-- Start Stored data --

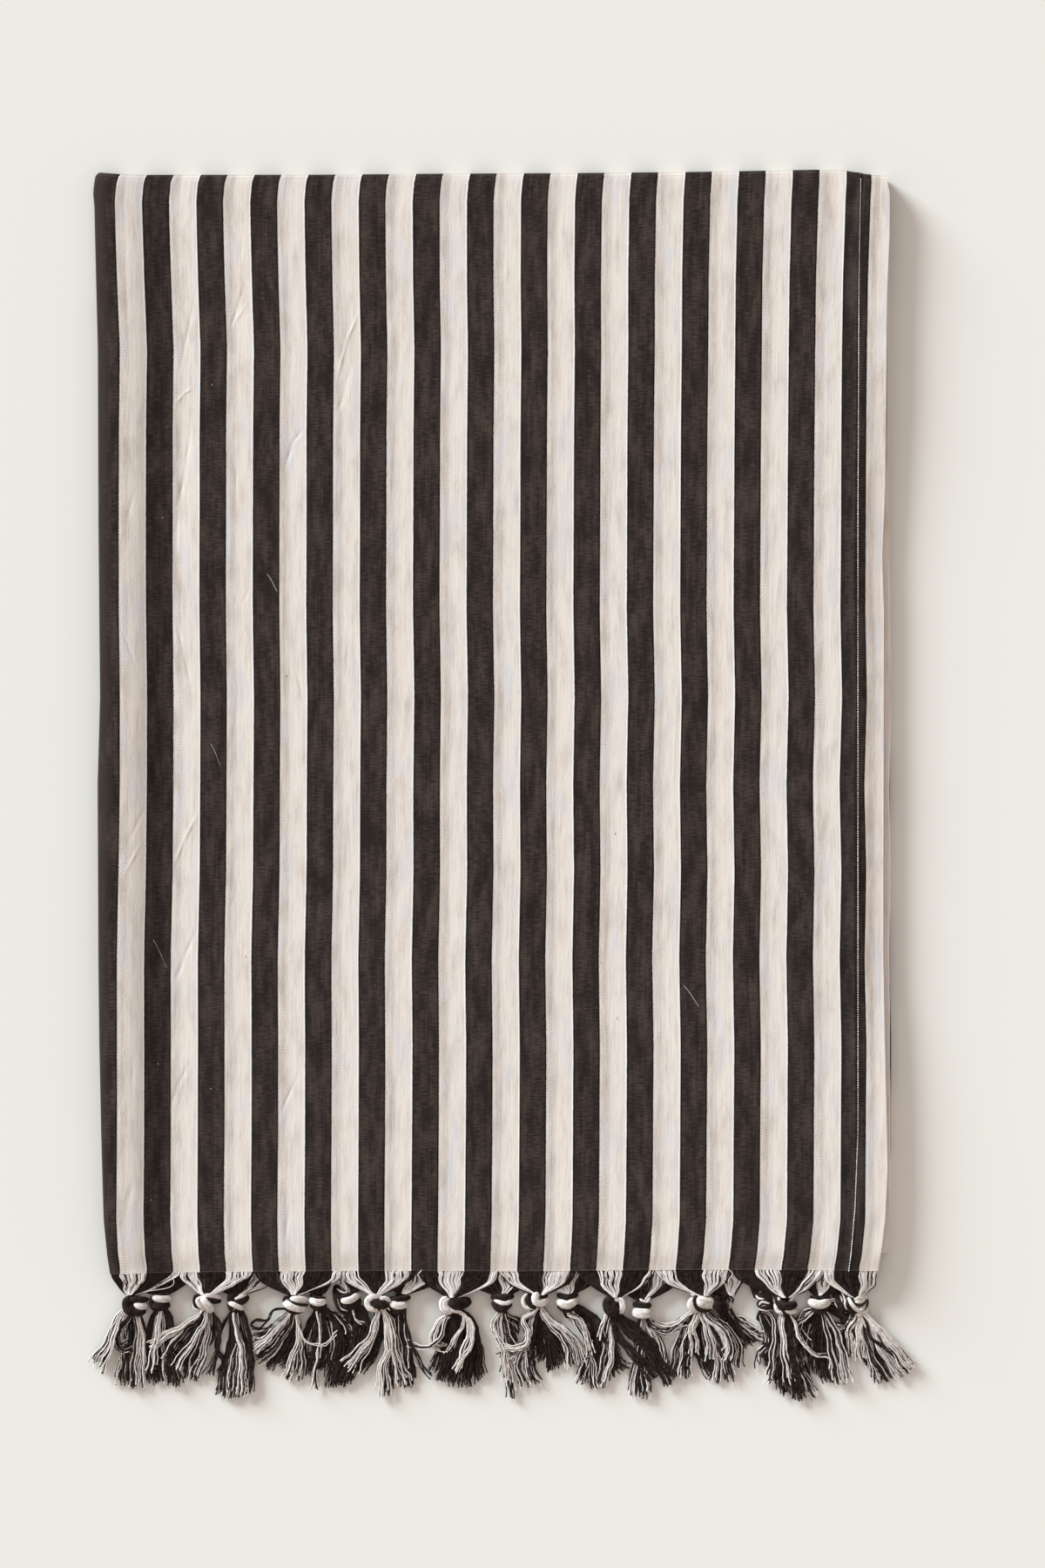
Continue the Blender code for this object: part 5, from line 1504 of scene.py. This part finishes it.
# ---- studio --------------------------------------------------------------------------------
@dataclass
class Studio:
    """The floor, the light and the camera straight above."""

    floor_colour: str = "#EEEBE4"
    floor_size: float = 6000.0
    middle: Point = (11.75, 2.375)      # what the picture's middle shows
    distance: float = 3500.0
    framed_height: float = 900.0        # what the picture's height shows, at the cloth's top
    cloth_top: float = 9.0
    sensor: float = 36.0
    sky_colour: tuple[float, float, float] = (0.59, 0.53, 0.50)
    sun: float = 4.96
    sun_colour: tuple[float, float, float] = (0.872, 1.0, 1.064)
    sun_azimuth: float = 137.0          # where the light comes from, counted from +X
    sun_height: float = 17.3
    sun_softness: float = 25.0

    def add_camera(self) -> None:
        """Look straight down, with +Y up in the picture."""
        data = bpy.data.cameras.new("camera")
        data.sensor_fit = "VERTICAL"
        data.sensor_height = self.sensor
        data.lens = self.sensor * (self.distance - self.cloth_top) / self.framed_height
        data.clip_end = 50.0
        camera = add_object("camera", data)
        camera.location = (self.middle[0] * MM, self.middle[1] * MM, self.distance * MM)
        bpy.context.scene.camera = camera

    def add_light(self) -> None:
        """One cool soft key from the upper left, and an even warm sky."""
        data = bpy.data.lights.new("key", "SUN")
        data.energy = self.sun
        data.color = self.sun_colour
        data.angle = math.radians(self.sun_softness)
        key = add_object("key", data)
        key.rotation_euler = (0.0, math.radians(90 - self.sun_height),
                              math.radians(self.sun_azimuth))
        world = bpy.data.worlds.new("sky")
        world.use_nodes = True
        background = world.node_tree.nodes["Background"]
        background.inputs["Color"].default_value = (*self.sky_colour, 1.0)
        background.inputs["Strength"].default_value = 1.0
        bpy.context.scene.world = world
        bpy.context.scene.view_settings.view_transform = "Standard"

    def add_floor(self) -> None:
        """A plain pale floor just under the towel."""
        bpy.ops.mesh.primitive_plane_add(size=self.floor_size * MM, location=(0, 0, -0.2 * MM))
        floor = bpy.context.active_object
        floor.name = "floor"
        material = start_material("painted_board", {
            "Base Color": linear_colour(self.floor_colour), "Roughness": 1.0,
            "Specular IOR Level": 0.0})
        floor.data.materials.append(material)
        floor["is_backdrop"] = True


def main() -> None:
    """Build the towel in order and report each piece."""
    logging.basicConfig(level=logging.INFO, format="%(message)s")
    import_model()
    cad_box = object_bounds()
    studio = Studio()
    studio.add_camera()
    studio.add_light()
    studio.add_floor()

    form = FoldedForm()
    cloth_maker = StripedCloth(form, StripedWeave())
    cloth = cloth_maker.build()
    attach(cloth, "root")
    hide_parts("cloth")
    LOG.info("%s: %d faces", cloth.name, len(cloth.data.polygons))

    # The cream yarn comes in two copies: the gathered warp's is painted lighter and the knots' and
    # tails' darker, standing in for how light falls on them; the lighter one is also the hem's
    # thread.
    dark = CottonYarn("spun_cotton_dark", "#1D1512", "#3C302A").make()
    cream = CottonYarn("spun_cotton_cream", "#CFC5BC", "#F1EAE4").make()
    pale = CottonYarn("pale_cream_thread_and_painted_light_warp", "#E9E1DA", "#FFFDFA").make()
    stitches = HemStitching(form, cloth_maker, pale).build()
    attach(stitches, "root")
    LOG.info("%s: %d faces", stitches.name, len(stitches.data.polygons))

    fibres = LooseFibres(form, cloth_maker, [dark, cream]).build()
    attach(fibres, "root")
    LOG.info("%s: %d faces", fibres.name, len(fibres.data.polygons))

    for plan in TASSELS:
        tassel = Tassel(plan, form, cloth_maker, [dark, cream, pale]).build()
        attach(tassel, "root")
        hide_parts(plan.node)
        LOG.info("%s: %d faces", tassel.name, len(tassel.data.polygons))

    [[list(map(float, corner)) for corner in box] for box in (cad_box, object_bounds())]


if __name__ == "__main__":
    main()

-- End Stored data --
-- Start Stored data --

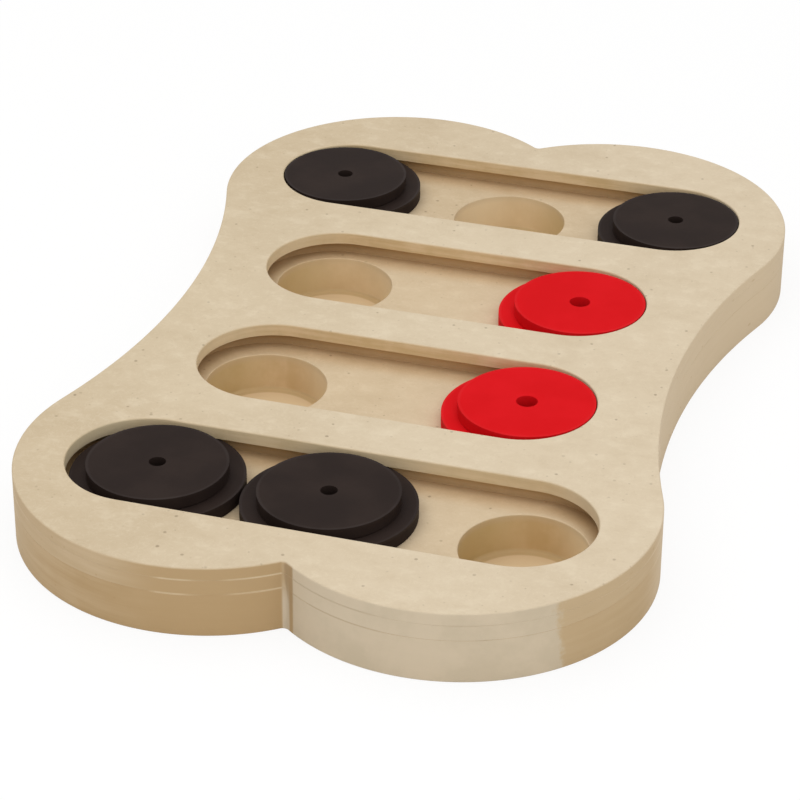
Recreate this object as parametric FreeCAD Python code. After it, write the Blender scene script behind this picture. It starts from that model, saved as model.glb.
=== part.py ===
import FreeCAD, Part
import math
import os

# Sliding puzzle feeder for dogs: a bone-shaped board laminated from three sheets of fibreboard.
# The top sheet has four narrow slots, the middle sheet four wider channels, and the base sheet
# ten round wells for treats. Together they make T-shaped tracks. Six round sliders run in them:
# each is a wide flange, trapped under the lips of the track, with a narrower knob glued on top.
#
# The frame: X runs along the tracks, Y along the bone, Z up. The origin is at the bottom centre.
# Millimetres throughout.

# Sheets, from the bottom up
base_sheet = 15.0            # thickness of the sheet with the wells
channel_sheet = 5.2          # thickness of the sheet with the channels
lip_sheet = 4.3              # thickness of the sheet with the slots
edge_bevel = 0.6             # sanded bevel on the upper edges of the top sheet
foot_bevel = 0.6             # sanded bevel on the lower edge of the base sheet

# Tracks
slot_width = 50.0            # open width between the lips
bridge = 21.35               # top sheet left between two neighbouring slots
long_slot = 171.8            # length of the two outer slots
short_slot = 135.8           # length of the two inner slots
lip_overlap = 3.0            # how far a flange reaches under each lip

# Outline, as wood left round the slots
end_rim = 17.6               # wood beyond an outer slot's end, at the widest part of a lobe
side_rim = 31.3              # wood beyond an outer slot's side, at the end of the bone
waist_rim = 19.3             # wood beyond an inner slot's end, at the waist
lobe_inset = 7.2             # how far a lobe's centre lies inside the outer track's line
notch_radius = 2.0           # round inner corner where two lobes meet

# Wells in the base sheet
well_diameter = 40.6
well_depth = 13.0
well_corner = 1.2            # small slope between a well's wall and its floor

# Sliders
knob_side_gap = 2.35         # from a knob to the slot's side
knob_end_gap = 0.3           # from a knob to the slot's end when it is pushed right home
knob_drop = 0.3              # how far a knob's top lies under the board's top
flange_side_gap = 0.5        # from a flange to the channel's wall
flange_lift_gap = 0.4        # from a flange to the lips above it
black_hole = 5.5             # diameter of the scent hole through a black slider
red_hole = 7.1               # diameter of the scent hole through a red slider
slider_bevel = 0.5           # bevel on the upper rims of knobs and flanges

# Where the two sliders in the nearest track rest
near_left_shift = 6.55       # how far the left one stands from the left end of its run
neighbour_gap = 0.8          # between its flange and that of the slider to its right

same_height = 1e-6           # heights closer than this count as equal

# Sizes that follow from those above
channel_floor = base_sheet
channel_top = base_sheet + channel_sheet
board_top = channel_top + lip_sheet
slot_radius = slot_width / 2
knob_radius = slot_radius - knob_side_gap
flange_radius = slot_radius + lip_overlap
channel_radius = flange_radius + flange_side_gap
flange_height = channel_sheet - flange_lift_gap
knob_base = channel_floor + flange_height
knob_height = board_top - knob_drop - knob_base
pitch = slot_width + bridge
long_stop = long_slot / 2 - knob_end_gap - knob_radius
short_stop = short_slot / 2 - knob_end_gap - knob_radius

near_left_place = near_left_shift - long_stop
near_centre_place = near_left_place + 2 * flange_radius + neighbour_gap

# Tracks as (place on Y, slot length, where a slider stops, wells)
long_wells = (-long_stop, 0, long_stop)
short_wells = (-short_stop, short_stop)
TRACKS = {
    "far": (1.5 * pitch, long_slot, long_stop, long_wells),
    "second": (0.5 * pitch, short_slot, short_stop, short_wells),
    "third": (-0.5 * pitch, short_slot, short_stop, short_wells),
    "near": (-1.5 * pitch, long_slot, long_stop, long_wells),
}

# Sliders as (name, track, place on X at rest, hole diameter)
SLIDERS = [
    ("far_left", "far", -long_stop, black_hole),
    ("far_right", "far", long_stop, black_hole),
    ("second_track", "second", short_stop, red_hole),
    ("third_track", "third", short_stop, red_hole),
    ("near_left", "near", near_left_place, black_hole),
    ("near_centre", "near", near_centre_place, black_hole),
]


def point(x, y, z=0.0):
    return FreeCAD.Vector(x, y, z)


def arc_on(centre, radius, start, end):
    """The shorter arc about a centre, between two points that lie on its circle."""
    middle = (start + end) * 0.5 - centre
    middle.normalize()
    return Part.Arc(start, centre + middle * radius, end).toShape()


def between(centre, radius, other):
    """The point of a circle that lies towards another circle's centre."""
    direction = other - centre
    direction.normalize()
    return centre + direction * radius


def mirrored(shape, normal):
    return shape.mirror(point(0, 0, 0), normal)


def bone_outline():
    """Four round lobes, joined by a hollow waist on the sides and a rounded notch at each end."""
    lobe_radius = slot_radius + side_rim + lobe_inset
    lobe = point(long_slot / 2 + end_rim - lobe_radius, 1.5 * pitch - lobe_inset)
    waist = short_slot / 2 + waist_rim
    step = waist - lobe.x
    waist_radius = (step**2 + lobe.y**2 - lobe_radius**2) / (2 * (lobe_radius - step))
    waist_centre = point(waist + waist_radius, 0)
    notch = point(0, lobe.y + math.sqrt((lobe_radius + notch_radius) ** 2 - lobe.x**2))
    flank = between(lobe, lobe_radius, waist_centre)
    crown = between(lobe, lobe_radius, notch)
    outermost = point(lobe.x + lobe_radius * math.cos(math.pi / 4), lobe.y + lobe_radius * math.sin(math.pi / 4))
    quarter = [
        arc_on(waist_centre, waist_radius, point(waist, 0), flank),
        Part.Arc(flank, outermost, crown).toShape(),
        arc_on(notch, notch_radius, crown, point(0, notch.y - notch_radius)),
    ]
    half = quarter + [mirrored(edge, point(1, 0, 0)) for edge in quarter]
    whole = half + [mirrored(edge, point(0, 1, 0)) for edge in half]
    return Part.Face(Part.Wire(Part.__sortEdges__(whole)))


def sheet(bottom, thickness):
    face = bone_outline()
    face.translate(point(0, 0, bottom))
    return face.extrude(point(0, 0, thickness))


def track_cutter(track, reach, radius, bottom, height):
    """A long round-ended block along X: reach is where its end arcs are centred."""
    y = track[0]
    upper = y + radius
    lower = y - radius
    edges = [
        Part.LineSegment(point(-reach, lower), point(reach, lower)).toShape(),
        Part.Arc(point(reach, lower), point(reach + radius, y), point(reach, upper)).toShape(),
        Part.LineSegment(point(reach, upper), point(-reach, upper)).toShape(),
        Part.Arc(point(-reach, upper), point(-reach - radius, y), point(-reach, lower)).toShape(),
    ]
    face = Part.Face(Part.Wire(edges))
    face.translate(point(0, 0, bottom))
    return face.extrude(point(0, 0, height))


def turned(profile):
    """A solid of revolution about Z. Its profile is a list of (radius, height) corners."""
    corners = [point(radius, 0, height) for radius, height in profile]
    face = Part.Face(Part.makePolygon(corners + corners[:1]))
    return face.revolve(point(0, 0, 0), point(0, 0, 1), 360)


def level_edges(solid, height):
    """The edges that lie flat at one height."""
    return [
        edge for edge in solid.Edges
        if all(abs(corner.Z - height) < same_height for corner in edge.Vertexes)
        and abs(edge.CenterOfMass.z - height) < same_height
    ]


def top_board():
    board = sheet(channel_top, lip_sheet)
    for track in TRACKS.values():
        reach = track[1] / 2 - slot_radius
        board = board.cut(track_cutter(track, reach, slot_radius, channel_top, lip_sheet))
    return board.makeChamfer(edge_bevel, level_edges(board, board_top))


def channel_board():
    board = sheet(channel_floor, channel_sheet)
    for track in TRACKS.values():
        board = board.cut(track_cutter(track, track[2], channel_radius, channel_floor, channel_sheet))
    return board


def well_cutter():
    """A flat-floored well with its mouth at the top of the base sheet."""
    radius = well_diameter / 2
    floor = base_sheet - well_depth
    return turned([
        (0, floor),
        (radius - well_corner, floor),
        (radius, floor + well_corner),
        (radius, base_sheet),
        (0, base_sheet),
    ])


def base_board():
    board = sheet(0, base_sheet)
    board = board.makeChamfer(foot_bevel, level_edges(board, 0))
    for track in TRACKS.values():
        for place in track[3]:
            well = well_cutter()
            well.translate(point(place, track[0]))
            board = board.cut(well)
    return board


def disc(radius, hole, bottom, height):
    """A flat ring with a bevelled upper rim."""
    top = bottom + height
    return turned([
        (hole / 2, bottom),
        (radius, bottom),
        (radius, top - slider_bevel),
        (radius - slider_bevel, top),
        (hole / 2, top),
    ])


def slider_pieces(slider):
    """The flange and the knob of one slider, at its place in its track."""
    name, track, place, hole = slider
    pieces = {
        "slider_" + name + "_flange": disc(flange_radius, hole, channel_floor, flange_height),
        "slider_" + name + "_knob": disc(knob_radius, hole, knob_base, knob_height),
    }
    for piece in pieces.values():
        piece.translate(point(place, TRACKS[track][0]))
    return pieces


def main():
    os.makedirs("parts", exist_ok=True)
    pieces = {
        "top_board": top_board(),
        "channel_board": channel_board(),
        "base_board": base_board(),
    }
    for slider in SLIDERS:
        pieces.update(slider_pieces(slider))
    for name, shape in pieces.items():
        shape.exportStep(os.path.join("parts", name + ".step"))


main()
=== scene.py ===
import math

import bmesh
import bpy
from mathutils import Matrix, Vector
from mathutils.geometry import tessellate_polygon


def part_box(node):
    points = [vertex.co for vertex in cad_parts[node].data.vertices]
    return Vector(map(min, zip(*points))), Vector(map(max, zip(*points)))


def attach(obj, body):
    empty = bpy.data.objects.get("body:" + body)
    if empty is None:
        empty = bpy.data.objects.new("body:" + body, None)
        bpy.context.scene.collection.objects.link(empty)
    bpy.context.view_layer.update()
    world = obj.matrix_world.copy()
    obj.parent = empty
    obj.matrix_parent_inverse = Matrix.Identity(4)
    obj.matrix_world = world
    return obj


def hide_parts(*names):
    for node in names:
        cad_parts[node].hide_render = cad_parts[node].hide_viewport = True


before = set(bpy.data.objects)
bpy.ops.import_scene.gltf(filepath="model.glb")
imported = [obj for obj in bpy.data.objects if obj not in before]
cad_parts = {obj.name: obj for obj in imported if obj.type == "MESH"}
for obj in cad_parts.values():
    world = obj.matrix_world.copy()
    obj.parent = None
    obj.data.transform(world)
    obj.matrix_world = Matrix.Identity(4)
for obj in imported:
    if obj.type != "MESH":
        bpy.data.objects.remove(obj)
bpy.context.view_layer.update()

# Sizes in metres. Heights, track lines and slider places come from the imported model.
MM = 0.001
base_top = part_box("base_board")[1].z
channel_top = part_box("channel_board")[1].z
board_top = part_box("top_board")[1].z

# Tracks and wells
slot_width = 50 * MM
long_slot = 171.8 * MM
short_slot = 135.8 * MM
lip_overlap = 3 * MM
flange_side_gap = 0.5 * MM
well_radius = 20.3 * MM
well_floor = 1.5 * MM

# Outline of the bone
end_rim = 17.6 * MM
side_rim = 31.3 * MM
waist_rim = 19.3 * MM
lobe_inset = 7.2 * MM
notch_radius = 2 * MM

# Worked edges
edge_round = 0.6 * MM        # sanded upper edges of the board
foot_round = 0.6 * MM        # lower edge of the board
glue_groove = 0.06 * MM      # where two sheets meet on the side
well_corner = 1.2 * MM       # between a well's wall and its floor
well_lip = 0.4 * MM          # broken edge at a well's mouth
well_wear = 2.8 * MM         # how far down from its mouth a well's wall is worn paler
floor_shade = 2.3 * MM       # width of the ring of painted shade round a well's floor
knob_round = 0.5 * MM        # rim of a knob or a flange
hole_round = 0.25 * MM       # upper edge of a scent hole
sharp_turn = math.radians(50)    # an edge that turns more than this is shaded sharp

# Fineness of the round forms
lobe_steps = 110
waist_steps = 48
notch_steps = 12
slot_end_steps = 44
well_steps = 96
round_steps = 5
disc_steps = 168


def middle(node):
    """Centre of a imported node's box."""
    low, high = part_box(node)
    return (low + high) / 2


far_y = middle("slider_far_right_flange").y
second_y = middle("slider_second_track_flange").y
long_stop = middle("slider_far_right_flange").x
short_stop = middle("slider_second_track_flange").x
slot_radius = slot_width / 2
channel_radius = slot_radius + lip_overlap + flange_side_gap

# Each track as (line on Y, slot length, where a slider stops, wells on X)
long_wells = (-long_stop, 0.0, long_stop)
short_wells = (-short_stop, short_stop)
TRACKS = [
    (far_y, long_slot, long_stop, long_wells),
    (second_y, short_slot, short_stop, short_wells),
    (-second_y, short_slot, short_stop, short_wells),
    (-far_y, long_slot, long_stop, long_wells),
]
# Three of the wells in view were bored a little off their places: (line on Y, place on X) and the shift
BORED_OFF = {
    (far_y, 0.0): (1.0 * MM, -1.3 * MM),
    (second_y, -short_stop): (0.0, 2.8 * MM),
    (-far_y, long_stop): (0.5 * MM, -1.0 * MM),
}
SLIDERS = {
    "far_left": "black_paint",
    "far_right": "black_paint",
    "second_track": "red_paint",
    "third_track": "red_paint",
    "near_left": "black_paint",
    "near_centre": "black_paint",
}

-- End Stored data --

[Given exercise] Proceeding from the line containing "Recreate this object" through the line containing "slope between a well's wall and its floor", transcribe the lines above exactly, both end lines included.

[Solution to the problem]
Recreate this object as parametric FreeCAD Python code. After it, write the Blender scene script behind this picture. It starts from that model, saved as model.glb.
=== part.py ===
import FreeCAD, Part
import math
import os

# Sliding puzzle feeder for dogs: a bone-shaped board laminated from three sheets of fibreboard.
# The top sheet has four narrow slots, the middle sheet four wider channels, and the base sheet
# ten round wells for treats. Together they make T-shaped tracks. Six round sliders run in them:
# each is a wide flange, trapped under the lips of the track, with a narrower knob glued on top.
#
# The frame: X runs along the tracks, Y along the bone, Z up. The origin is at the bottom centre.
# Millimetres throughout.

# Sheets, from the bottom up
base_sheet = 15.0            # thickness of the sheet with the wells
channel_sheet = 5.2          # thickness of the sheet with the channels
lip_sheet = 4.3              # thickness of the sheet with the slots
edge_bevel = 0.6             # sanded bevel on the upper edges of the top sheet
foot_bevel = 0.6             # sanded bevel on the lower edge of the base sheet

# Tracks
slot_width = 50.0            # open width between the lips
bridge = 21.35               # top sheet left between two neighbouring slots
long_slot = 171.8            # length of the two outer slots
short_slot = 135.8           # length of the two inner slots
lip_overlap = 3.0            # how far a flange reaches under each lip

# Outline, as wood left round the slots
end_rim = 17.6               # wood beyond an outer slot's end, at the widest part of a lobe
side_rim = 31.3              # wood beyond an outer slot's side, at the end of the bone
waist_rim = 19.3             # wood beyond an inner slot's end, at the waist
lobe_inset = 7.2             # how far a lobe's centre lies inside the outer track's line
notch_radius = 2.0           # round inner corner where two lobes meet

# Wells in the base sheet
well_diameter = 40.6
well_depth = 13.0
well_corner = 1.2            # small slope between a well's wall and its floor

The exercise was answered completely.